Task description -> Return the lines from the line containing "make_slit_facings(bodice_heights, band_linen, collection)" through the line containing "obj.parent = None" exactly. No other line should appear in the answer.

☆ ☆ ☆

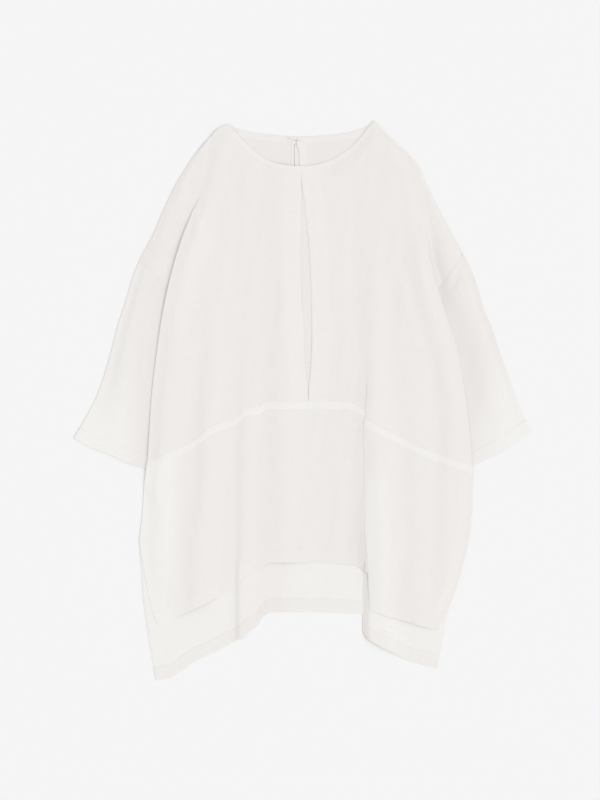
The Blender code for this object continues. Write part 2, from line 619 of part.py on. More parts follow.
def offset_edge(table, x, width):
    """The points of a table's curve and the same points moved down across it by the width."""
    y = curve(table, x)
    slope = curve(table, x + 0.5) - curve(table, x - 0.5)
    length = np.sqrt(1 + slope**2)
    moved = np.stack([x + width * slope / length, y - width / length], axis=-1)
    return np.stack([x, y], axis=-1), moved


def make_neck(look, collection):
    """Binding on the front neckline, and the band inside the back neck on both sides of its slit."""
    x = np.linspace(-106.0, 104.0, 25)
    edge, inside = offset_edge(FRONT_TOP, x, BINDING_WIDTH)
    strip_on("neck_binding_front", (edge, inside), above_front, look, collection)
    slit = curve(BACK_SLIT, 415.0, 1), curve(BACK_SLIT, 415.0, 2)
    spans = (("neck_facing_left", -100.0, slit[0] - 1.0), ("neck_facing_right", slit[1] + 1.0, 95.0))
    for name, start, end in spans:
        edge, inside = offset_edge(BACK_TOP, np.linspace(start, end, 10), NECK_FACING_WIDTH)
        strip_on(name, (edge, inside), above_back, look, collection)


def make_slit_facings(heights, look, collection):
    """The allowances turned back under the front beside its slit, made from the front's own points."""
    heights = heights.copy()
    heights[0] -= BINDING_WIDTH + 1.0
    heights[-1] += 1.0
    grid = points_of(front_section, heights)
    grid[..., 2] -= CLOTH / 2 + SEAM + TRIM / 2
    for name, first in (("slit_facing_left", SLIT_LEFT - 2), ("slit_facing_right", SLIT_RIGHT)):
        cloth(name, grid[:, first : first + 3], TRIM, look, collection)


def make_back_slit_hems(look, collection):
    """The turned edges of the back's slit, on its inner side, down to where the front hides them."""
    y = np.linspace(408.5, 368.0, 4)
    # Name, column of the edge in BACK_SLIT, which way the hem lies, width
    hems = (("back_slit_hem_left", 1, -1.0, 5.0), ("back_slit_hem_right", 2, 1.0, 11.5))
    for name, column, outward, width in hems:
        edge = np.stack([curve(BACK_SLIT, y, column) + 0.3 * outward, y], axis=-1)
        far = edge + np.array([width * outward, 0.0])
        sides = (far, edge) if outward < 0 else (edge, far)
        strip_on(name, sides, above_back, look, collection)


def wire(name, route, look, collection):
    """A bent wire through the points of its route."""
    line = bpy.data.curves.new(name, "CURVE")
    line.dimensions = "3D"
    line.bevel_depth = 0.45 * MM
    line.bevel_resolution = 1
    line.use_fill_caps = True
    spline = line.splines.new("POLY")
    spline.points.add(len(route) - 1)
    for point, place in zip(spline.points, route):
        point.co = (*((np.array(place) - MIDDLE) * MM), 1.0)
    made = bpy.data.objects.new(name, line)
    line.materials.append(look)
    collection.objects.link(made)


def make_closure(look, collection):
    """The hook, bent over the slit at its top, and the eye that it catches, both sewn to the neck's band."""
    low = ON_BACK + TRIM / 2 + SEAM + 0.45
    high = low + 1.3
    y = 416.0
    turn = np.radians(np.arange(0, 271, 45))
    loops = [(-21.0 - 1.7 * np.sin(a), y + 2.4 + 1.5 * np.cos(a), low) for a in turn[::-1]]
    far = [(-21.0 - 1.7 * np.sin(a), y - 2.4 - 1.5 * np.cos(a), low) for a in turn]
    tip = [(-12.0, y + 0.9, low), (-7.0, y + 0.9, high), (-0.5, y + 0.6, high), (-0.5, y - 0.6, high)]
    tip += [(-7.0, y - 0.9, high), (-12.0, y - 0.9, low)]
    wire("hook", loops + tip + far, look, collection)
    arc = np.radians(np.arange(-120, 121, 30))
    ring = [(2.0 - 4.2 * np.cos(a), y + 3.0 * np.sin(a), low) for a in arc]
    wire("eye", ring, look, collection)


def main():
    collection = clear_scene()
    linen = material("linen", LINEN, 0.9)
    band_linen = material("doubled_linen", BAND_LINEN, 0.9)
    metal = material("hook_metal", METAL, 0.35, 1.0)
    make_back(linen, collection)
    band, bodice_heights = make_bodice(linen, collection)
    make_skirt(band, linen, band_linen, collection)
    make_sleeve("sleeve_left", LEFT_SIDE, LEFT_ARM, ARMHOLE_LEFT, LEFT_CUFF, linen, collection)
    make_sleeve("sleeve_right", RIGHT_SIDE, RIGHT_ARM, ARMHOLE_RIGHT, RIGHT_CUFF, linen, collection)
    make_neck(band_linen, collection)
    make_slit_facings(bodice_heights, band_linen, collection)
    make_back_slit_hems(band_linen, collection)
    make_closure(metal, collection)


main()
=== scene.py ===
# %% [markdown]
# A linen tunic top, laid flat
#
# This lesson dresses a finished CAD model of a loose linen tunic with cloth, thread and metal. The real top is
# cut from a few flat panels, so each panel here is one function of two parameters: how far across the cloth,
# and how far down it. Everything else, such as hems, stitches and the shine of a hook, lies on those panels.

# %% Load the frame
import bpy
import numpy as np
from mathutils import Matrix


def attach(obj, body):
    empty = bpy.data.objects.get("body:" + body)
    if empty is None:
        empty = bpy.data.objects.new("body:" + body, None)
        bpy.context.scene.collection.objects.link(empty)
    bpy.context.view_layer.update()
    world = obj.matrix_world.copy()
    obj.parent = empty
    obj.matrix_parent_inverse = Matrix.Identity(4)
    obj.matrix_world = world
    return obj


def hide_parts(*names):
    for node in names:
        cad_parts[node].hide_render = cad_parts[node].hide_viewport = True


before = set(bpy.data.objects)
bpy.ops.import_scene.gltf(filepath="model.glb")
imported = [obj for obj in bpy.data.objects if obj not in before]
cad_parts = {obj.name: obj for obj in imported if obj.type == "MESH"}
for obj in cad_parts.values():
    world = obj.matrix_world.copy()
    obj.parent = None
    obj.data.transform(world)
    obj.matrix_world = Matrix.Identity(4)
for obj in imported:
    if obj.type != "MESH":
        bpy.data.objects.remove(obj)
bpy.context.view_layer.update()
print("nodes in the frame:", ", ".join(sorted(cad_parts)))

# %% [markdown]
# The view
#
# The photograph looks straight down on the garment, from about three metres above it. A long lens at that
# distance shows both hems at the same scale, as a copy stand does. A camera that stands in line with the
# world's axes needs no rotation at all: it already looks down, with +Y at the top of its picture.

# %% Camera
MM = 0.001
VIEW_HEIGHT = 3.02  # metres above the floor
VIEW_MIDDLE = (-0.0028, 0.0017)  # the point under the middle of the picture
LENS = 85.0
SENSOR = 36.0

camera_data = bpy.data.cameras.new("camera")
camera_data.lens = LENS
camera_data.sensor_width = SENSOR
camera = bpy.data.objects.new("camera", camera_data)
camera.location = (*VIEW_MIDDLE, VIEW_HEIGHT)
bpy.context.scene.collection.objects.link(camera)
bpy.context.scene.camera = camera
print("height of the picture on the floor in m:", round(VIEW_HEIGHT * SENSOR / LENS, 3))

# %% [markdown]
# The light
#
# White cloth on a white floor shows its folds only where less light reaches it. So most of the light comes
# from an even pale sky, which darkens grooves and seams. The rest comes from one wide soft source far away on
# the right, which gives each fold a lighter and a darker side. Being far away, it lights the whole floor alike.

# %% Light and floor
SKY_STRENGTH = 0.69
LAMP_POWER = 1.27
LAMP_SIZE = 60.0  # how wide the source looks, in degrees
LAMP_TILT = 24.0  # degrees from straight above
LAMP_TURN = -15.0  # degrees from +X towards +Y
FLOOR_SIZE = 9.0
FLOOR_DROP = 0.0003  # the floor lies this much below the cloth, so that the two never share a plane
FLOOR_COLOUR = (0.865, 0.865, 0.865, 1.0)

scene = bpy.context.scene
scene.view_settings.view_transform = "Standard"
scene.world = bpy.data.worlds.new("sky")
scene.world.use_nodes = True
scene.world.node_tree.nodes["Background"].inputs["Color"].default_value = (1.0, 1.0, 1.0, 1.0)
scene.world.node_tree.nodes["Background"].inputs["Strength"].default_value = SKY_STRENGTH

lamp_data = bpy.data.lights.new("lamp", "SUN")
lamp_data.angle = np.radians(LAMP_SIZE)
lamp_data.energy = LAMP_POWER
lamp = bpy.data.objects.new("lamp", lamp_data)
lamp.location = (1.5, 0.6, 2.2)
lamp.rotation_euler = (np.radians(LAMP_TILT), 0.0, np.radians(LAMP_TURN + 90.0))
scene.collection.objects.link(lamp)

floor_mesh = bpy.data.meshes.new("floor")
half = FLOOR_SIZE / 2
corners = [(x * half, y * half, -FLOOR_DROP) for x, y in ((-1, -1), (1, -1), (1, 1), (-1, 1))]
floor_mesh.from_pydata(corners, [], [(0, 1, 2, 3)])
floor = bpy.data.objects.new("floor", floor_mesh)
scene.collection.objects.link(floor)
lamp_share = LAMP_POWER * np.cos(np.radians(LAMP_TILT)) / np.pi
print("the lamp gives", round(lamp_share / (lamp_share + SKY_STRENGTH), 2), "of the light on the floor")

# %% [markdown]
# A curve through a short table
#
# A pattern cutter draws a long edge by marking a few points and laying a bent ruler through them. The function
# below is that ruler. It never swings past a mark, which matters along a seam: an overshoot would show as a
# bump that the cloth doesn't have.


# %% Curves
def smooth_step(share):
    """0 below 0, 1 above 1, and 3 s^2 - 2 s^3 between, which starts and ends level."""
    share = np.clip(share, 0.0, 1.0)
    return share * share * (3.0 - 2.0 * share)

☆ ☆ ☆

Result of this task ->
    make_slit_facings(bodice_heights, band_linen, collection)
    make_back_slit_hems(band_linen, collection)
    make_closure(metal, collection)


main()
=== scene.py ===
# %% [markdown]
# A linen tunic top, laid flat
#
# This lesson dresses a finished CAD model of a loose linen tunic with cloth, thread and metal. The real top is
# cut from a few flat panels, so each panel here is one function of two parameters: how far across the cloth,
# and how far down it. Everything else, such as hems, stitches and the shine of a hook, lies on those panels.

# %% Load the frame
import bpy
import numpy as np
from mathutils import Matrix


def attach(obj, body):
    empty = bpy.data.objects.get("body:" + body)
    if empty is None:
        empty = bpy.data.objects.new("body:" + body, None)
        bpy.context.scene.collection.objects.link(empty)
    bpy.context.view_layer.update()
    world = obj.matrix_world.copy()
    obj.parent = empty
    obj.matrix_parent_inverse = Matrix.Identity(4)
    obj.matrix_world = world
    return obj


def hide_parts(*names):
    for node in names:
        cad_parts[node].hide_render = cad_parts[node].hide_viewport = True


before = set(bpy.data.objects)
bpy.ops.import_scene.gltf(filepath="model.glb")
imported = [obj for obj in bpy.data.objects if obj not in before]
cad_parts = {obj.name: obj for obj in imported if obj.type == "MESH"}
for obj in cad_parts.values():
    world = obj.matrix_world.copy()
    obj.parent = None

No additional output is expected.